◆ **SOURCE MATERIAL**
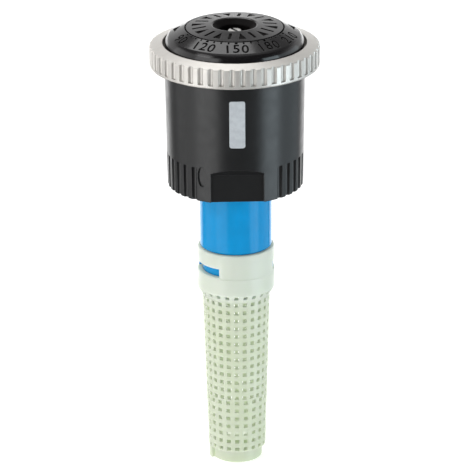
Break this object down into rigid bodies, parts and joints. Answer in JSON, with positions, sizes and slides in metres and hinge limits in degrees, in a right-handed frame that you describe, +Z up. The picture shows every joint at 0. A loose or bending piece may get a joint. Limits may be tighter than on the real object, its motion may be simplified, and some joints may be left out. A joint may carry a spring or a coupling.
{
  "type": "pop up sprinkler rotary nozzle",
  "caption": "Rotating multi-stream nozzle for a pop-up sprinkler, with an arc adjustment ring, radius screw, inlet tube and strainer basket; it screws onto the riser.",
  "frame": {"origin": "centre of the thread socket's mouth, on the foot plane of the housing", "axes": "+Z up along the shaft, -Y is the front with the reference mark"},
  "size_m": [0.03, 0.03, 0.0816],
  "materials": {
    "housing_plastic": "satin moulded black",
    "mark_silver": "satin silver",
    "tube_blue": "glossy moulded blue",
    "ring_nickel": "satin nickel over die casting",
    "deflector_plastic": "satin moulded charcoal",
    "insert_plastic": "moulded black",
    "bearing_plastic": "natural acetal",
    "seal_rubber": "soft black",
    "stainless": "drawn stainless",
    "basket_plastic": "milky pale green, slightly translucent"
  },
  "bodies": {
    "housing": {"housing": "housing_plastic", "reference_mark": "mark_silver", "inlet_tube": "tube_blue", "inlet_gasket": "seal_rubber", "stem": "insert_plastic", "shaft_bushing": "bearing_plastic", "stem_seal": "seal_rubber", "spring_seat_washer": "stainless", "throttle_seat": "bearing_plastic"},
    "arc_ring": {"arc_ring": "ring_nickel", "nozzle_insert": "insert_plastic", "nozzle_oring": "seal_rubber"},
    "lift": {"thrust_washer": "bearing_plastic", "spring_retainer": "insert_plastic", "return_spring": "stainless"},
    "shaft": {"shaft": "stainless", "stator": "bearing_plastic", "retaining_clip": "stainless"},
    "deflector": {"deflector": "deflector_plastic", "deflector_cap": "deflector_plastic", "chamber_lid": "insert_plastic", "lower_bearing": "bearing_plastic", "upper_bearing": "bearing_plastic", "lower_seal": "seal_rubber", "upper_seal": "seal_rubber"},
    "throttle": {"throttle": "bearing_plastic"},
    "filter": {"filter_basket": "basket_plastic"}
  },
  "joints": [
    {"name": "popup_lift", "type": "slide", "parent": "housing", "child": "lift", "axis": [0, 0, 1], "range_m": [0, 0.004], "stiffness_N_per_m": 1100, "springref_m": -0.003, "deforming": ["return_spring"]},
    {"name": "radius_screw_turn", "type": "hinge", "parent": "lift", "child": "shaft", "pos_m": [0, 0, 0], "axis": [0, 0, 1], "range_deg": [-900, 0]},
    {"name": "throttle_travel", "type": "slide", "parent": "lift", "child": "throttle", "axis": [0, 0, 1], "range_m": [0, 0.00125]},
    {"name": "deflector_spin", "type": "hinge", "parent": "shaft", "child": "deflector", "pos_m": [0, 0, 0.02], "axis": [0, 0, 1], "continuous": true},
    {"name": "arc_ring_turn", "type": "hinge", "parent": "housing", "child": "arc_ring", "pos_m": [0, 0, 0.0235], "axis": [0, 0, 1], "range_deg": [0, 120]},
    {"name": "filter_swivel", "type": "hinge", "parent": "housing", "child": "filter", "pos_m": [0, 0, -0.016], "axis": [0, 0, 1], "range_deg": [-68, 0]}
  ],
  "couplings": [
    {"joint": "radius_screw_turn", "follows": "throttle_travel", "rad_per_m": -12566}
  ]
}
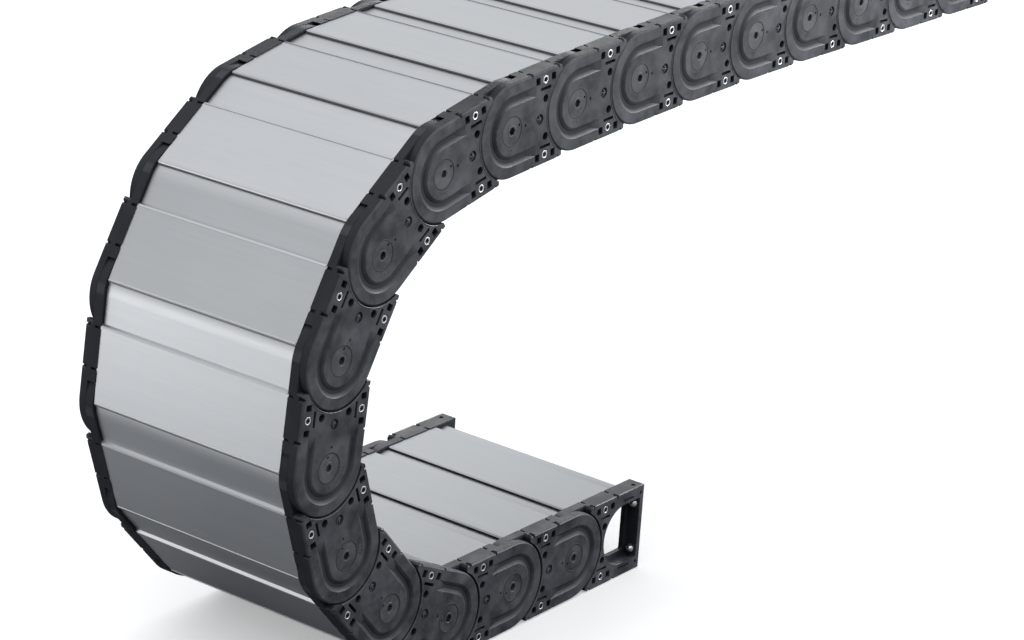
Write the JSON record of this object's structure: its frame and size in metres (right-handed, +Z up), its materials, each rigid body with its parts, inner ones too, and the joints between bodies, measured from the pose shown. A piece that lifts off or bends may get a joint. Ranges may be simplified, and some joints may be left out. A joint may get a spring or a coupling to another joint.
{
  "type": "cable drag chain",
  "caption": "Closed cable carrier laid in a U: moulded link plates on pivot pins, extruded aluminium covers inside and outside, and end brackets with bolt holes.",
  "frame": {"origin": "centre of the four-hole pattern in the fixed bracket's end face", "axes": "+Z up, +X out of the fixed end face and along the upper run towards the moving end, Y across the chain"},
  "size_m": [1.69, 0.347, 0.769],
  "materials": {
    "plates": "glass-filled moulding, semi-matt, anthracite",
    "brackets": "glass-filled moulding, semi-matt, anthracite",
    "covers": "extruded, satin anodised, fine lines across the chain",
    "pins_and_screws": "moulded pins in the plates' colour, bright steel screws",
    "steel": "zinc-plated screws and domed nuts"
  },
  "bodies": {
    "fixed_end": {"fixed_end_brackets": "brackets", "fixed_end_covers": "covers", "fixed_end_fasteners": "steel"},
    "link_01": {"link_01_side_plates": "plates", "link_01_covers": "covers", "link_01_fasteners": "pins_and_screws"},
    "link_02": {"link_02_side_plates": "plates", "link_02_covers": "covers", "link_02_fasteners": "pins_and_screws"},
    "link_03": {"link_03_side_plates": "plates", "link_03_covers": "covers", "link_03_fasteners": "pins_and_screws"},
    "link_04": {"link_04_side_plates": "plates", "link_04_covers": "covers", "link_04_fasteners": "pins_and_screws"},
    "link_05": {"link_05_side_plates": "plates", "link_05_covers": "covers", "link_05_fasteners": "pins_and_screws"},
    "link_06": {"link_06_side_plates": "plates", "link_06_covers": "covers", "link_06_fasteners": "pins_and_screws"},
    "link_07": {"link_07_side_plates": "plates", "link_07_covers": "covers", "link_07_fasteners": "pins_and_screws"},
    "link_08": {"link_08_side_plates": "plates", "link_08_covers": "covers", "link_08_fasteners": "pins_and_screws"},
    "link_09": {"link_09_side_plates": "plates", "link_09_covers": "covers", "link_09_fasteners": "pins_and_screws"},
    "link_10": {"link_10_side_plates": "plates", "link_10_covers": "covers", "link_10_fasteners": "pins_and_screws"},
    "link_11": {"link_11_side_plates": "plates", "link_11_covers": "covers", "link_11_fasteners": "pins_and_screws"},
    "link_12": {"link_12_side_plates": "plates", "link_12_covers": "covers", "link_12_fasteners": "pins_and_screws"},
    "link_13": {"link_13_side_plates": "plates", "link_13_covers": "covers", "link_13_fasteners": "pins_and_screws"},
    "link_14": {"link_14_side_plates": "plates", "link_14_covers": "covers", "link_14_fasteners": "pins_and_screws"},
    "link_15": {"link_15_side_plates": "plates", "link_15_covers": "covers", "link_15_fasteners": "pins_and_screws"},
    "link_16": {"link_16_side_plates": "plates", "link_16_covers": "covers", "link_16_fasteners": "pins_and_screws"},
    "link_17": {"link_17_side_plates": "plates", "link_17_covers": "covers", "link_17_fasteners": "pins_and_screws"},
    "link_18": {"link_18_side_plates": "plates", "link_18_covers": "covers", "link_18_fasteners": "pins_and_screws"},
    "moving_end": {"moving_end_brackets": "brackets", "moving_end_covers": "covers", "moving_end_fasteners": "pins_and_screws"}
  },
  "joints": [
    {"name": "link_01_hinge", "type": "hinge", "parent": "fixed_end", "child": "link_01", "pos_m": [-0.15, 0, 0], "axis": [0, -1, 0], "range_deg": [-24, 0]},
    {"name": "link_02_hinge", "type": "hinge", "parent": "link_01", "child": "link_02", "pos_m": [-0.28, 0, 0], "axis": [0, -1, 0], "range_deg": [-24, 0]},
    {"name": "link_03_hinge", "type": "hinge", "parent": "link_02", "child": "link_03", "pos_m": [-0.41, 0, 0], "axis": [0, -1, 0], "range_deg": [0, 24]},
    {"name": "link_04_hinge", "type": "hinge", "parent": "link_03", "child": "link_04", "pos_m": [-0.52876, 0, 0.05288], "axis": [0, -1, 0], "range_deg": [0, 24]},
    {"name": "link_05_hinge", "type": "hinge", "parent": "link_04", "child": "link_05", "pos_m": [-0.61575, 0, 0.14949], "axis": [0, -1, 0], "range_deg": [0, 24]},
    {"name": "link_06_hinge", "type": "hinge", "parent": "link_05", "child": "link_06", "pos_m": [-0.65592, 0, 0.27312], "axis": [0, -1, 0], "range_deg": [0, 24]},
    {"name": "link_07_hinge", "type": "hinge", "parent": "link_06", "child": "link_07", "pos_m": [-0.64233, 0, 0.40241], "axis": [0, -1, 0], "range_deg": [0, 24]},
    {"name": "link_08_hinge", "type": "hinge", "parent": "link_07", "child": "link_08", "pos_m": [-0.57733, 0, 0.51499], "axis": [0, -1, 0], "range_deg": [0, 24]},
    {"name": "link_09_hinge", "type": "hinge", "parent": "link_08", "child": "link_09", "pos_m": [-0.47216, 0, 0.5914], "axis": [0, 1, 0], "range_deg": [-24, 0]},
    {"name": "link_10_hinge", "type": "hinge", "parent": "link_09", "child": "link_10", "pos_m": [-0.345, 0, 0.61843], "axis": [0, 1, 0], "range_deg": [-7.5, 16.5]},
    {"name": "link_11_hinge", "type": "hinge", "parent": "link_10", "child": "link_11", "pos_m": [-0.2154, 0, 0.62863], "axis": [0, 1, 0], "range_deg": [-0.9, 23.1]},
    {"name": "link_12_hinge", "type": "hinge", "parent": "link_11", "child": "link_12", "pos_m": [-0.08566, 0, 0.6368], "axis": [0, 1, 0], "range_deg": [-0.9, 23.1]},
    {"name": "link_13_hinge", "type": "hinge", "parent": "link_12", "child": "link_13", "pos_m": [0.0442, 0, 0.64292], "axis": [0, 1, 0], "range_deg": [-0.9, 23.1]},
    {"name": "link_14_hinge", "type": "hinge", "parent": "link_13", "child": "link_14", "pos_m": [0.17413, 0, 0.647], "axis": [0, 1, 0], "range_deg": [-0.9, 23.1]},
    {"name": "link_15_hinge", "type": "hinge", "parent": "link_14", "child": "link_15", "pos_m": [0.30412, 0, 0.64904], "axis": [0, 1, 0], "range_deg": [-0.9, 23.1]},
    {"name": "link_16_hinge", "type": "hinge", "parent": "link_15", "child": "link_16", "pos_m": [0.43412, 0, 0.64904], "axis": [0, 1, 0], "range_deg": [0, 24]},
    {"name": "link_17_hinge", "type": "hinge", "parent": "link_16", "child": "link_17", "pos_m": [0.56412, 0, 0.64904], "axis": [0, 1, 0], "range_deg": [0, 24]},
    {"name": "link_18_hinge", "type": "hinge", "parent": "link_17", "child": "link_18", "pos_m": [0.69412, 0, 0.64904], "axis": [0, 1, 0], "range_deg": [0, 24]},
    {"name": "moving_end_hinge", "type": "hinge", "parent": "link_18", "child": "moving_end", "pos_m": [0.82412, 0, 0.64904], "axis": [0, 1, 0], "range_deg": [0, 24]}
  ]
}
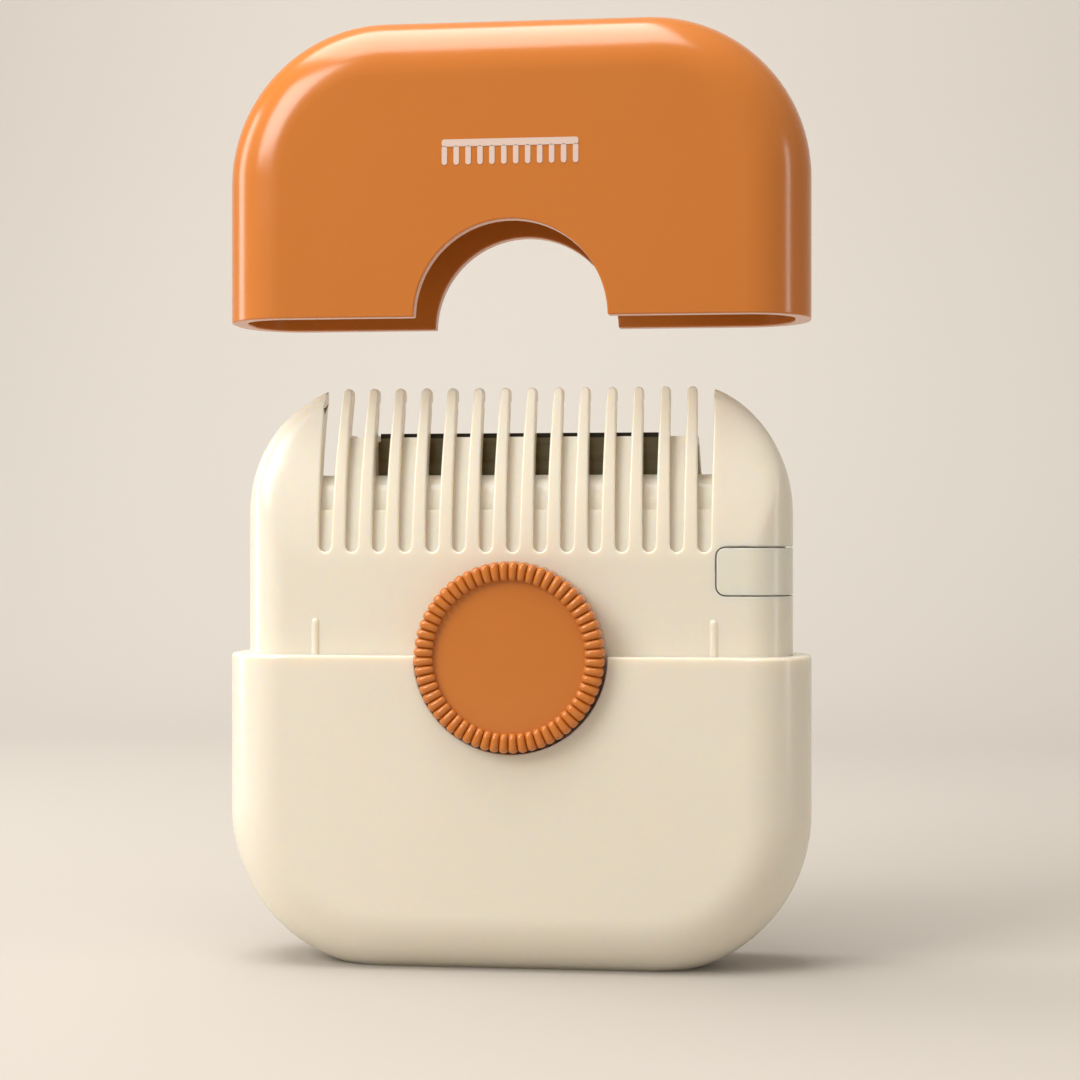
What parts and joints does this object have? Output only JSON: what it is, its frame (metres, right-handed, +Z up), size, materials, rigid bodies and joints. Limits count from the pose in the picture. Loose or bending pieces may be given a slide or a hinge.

◆ **THE REQUEST**
Show every line from the listing above in which the string "object" appears.

◆ **FINAL RESULT**
Break this object down into rigid bodies, parts and joints. Answer in JSON, with positions, sizes and slides in metres and hinge limits in degrees, in a right-handed frame that you describe, +Z up. The picture shows every joint at 0. A loose or bending piece may get a joint. Limits may be tighter than on the real object, its motion may be simplified, and some joints may be left out. A joint may carry a spring or a coupling.
Write the JSON record of this object's structure: its frame and size in metres (right-handed, +Z up), its materials, each rigid body with its parts, inner ones too, and the joints between bodies, measured from the pose shown. A piece that lifts off or bends may get a joint. Ranges may be simplified, and some joints may be left out. A joint may get a spring or a coupling to another joint.
What parts and joints does this object have? Output only JSON: what it is, its frame (metres, right-handed, +Z up), size, materials, rigid bodies and joints. Limits count from the pose in the picture. Loose or bending pieces may be given a slide or a hinge.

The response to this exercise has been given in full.